これはスタエフの配信をブログ化したものです。
スマートウォッチの黎明期から独自の道を切り開こうとしたソニーのwenaシリーズが、2026年2月でそのサービスを終了することが発表されました。伝統的な腕時計の価値を守りながら、新しいテクノロジーとの共存を目指した挑戦的な製品の終焉は、ウェアラブルデバイスの歴史における一つの転換点を示しています。
革新的なアプローチと独自の価値提案
wenaシリーズの特徴は、従来のスマートウォッチとは異なる革新的なアプローチにありました。一般的なスマートウォッチが時計本体をデジタル化するのに対し、wenaは時計バンド部分にスマート機能を搭載するという斬新な発想を採用しました。

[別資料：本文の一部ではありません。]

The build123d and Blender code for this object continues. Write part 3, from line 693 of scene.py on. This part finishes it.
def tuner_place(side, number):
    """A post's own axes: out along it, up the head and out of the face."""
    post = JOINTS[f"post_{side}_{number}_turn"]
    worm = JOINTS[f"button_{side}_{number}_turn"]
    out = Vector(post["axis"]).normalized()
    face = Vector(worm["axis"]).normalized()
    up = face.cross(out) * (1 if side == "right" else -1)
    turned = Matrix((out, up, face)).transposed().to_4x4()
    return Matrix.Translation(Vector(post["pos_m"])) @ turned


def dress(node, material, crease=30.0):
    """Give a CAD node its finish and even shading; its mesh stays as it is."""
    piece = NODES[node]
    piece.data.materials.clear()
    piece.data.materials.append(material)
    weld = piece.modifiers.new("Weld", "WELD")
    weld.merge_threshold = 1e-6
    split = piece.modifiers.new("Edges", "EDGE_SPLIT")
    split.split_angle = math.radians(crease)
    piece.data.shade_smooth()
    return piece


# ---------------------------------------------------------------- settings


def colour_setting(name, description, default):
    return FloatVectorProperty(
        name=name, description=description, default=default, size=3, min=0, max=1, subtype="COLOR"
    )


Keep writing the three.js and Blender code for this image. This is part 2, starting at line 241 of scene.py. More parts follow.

これにより、愛用の従来型腕時計を手放すことなく、Suicaなどのスマート機能を利用できるという独自の価値を提供しました。2015年頃の発売当時、スマートウォッチの未来に懐疑的な声が多い中で、この中庸を取ったアプローチは注目を集めました。
市場での苦戦と時代の選択
しかし、革新的なコンセプトにもかかわらず、wenaシリーズは市場で大きな成功を収めることができませんでした。Apple Watchを始めとする主流のスマートウォッチが急速にシェアを拡大する中、wenaの「中間的な」立ち位置は、結果として明確なターゲット層の確保を難しくしました。スマートウォッチを全面的に受け入れるユーザーはApple Watchを選び、従来型の時計にこだわるユーザーは完全な従来型を選ぶという二極化が進んでいったのです。
ウェアラブルデバイスの未来への示唆
wenaシリーズの終焉は、ウェアラブルデバイス市場の現状と未来について興味深い示唆を与えています。腕時計型デバイスは一定の普及を果たしましたが、当初期待されていたメガネ型など他の形態のウェアラブルデバイスの普及は想定より遅れています。今後のウェアラブル市場は、既存ユーザーの深耕と新たな形態の開発という二つの方向性で発展していく可能性が高く、wenaの経験は、革新的なアプローチの難しさと重要性を教えてくれる貴重な事例として記憶されることでしょう。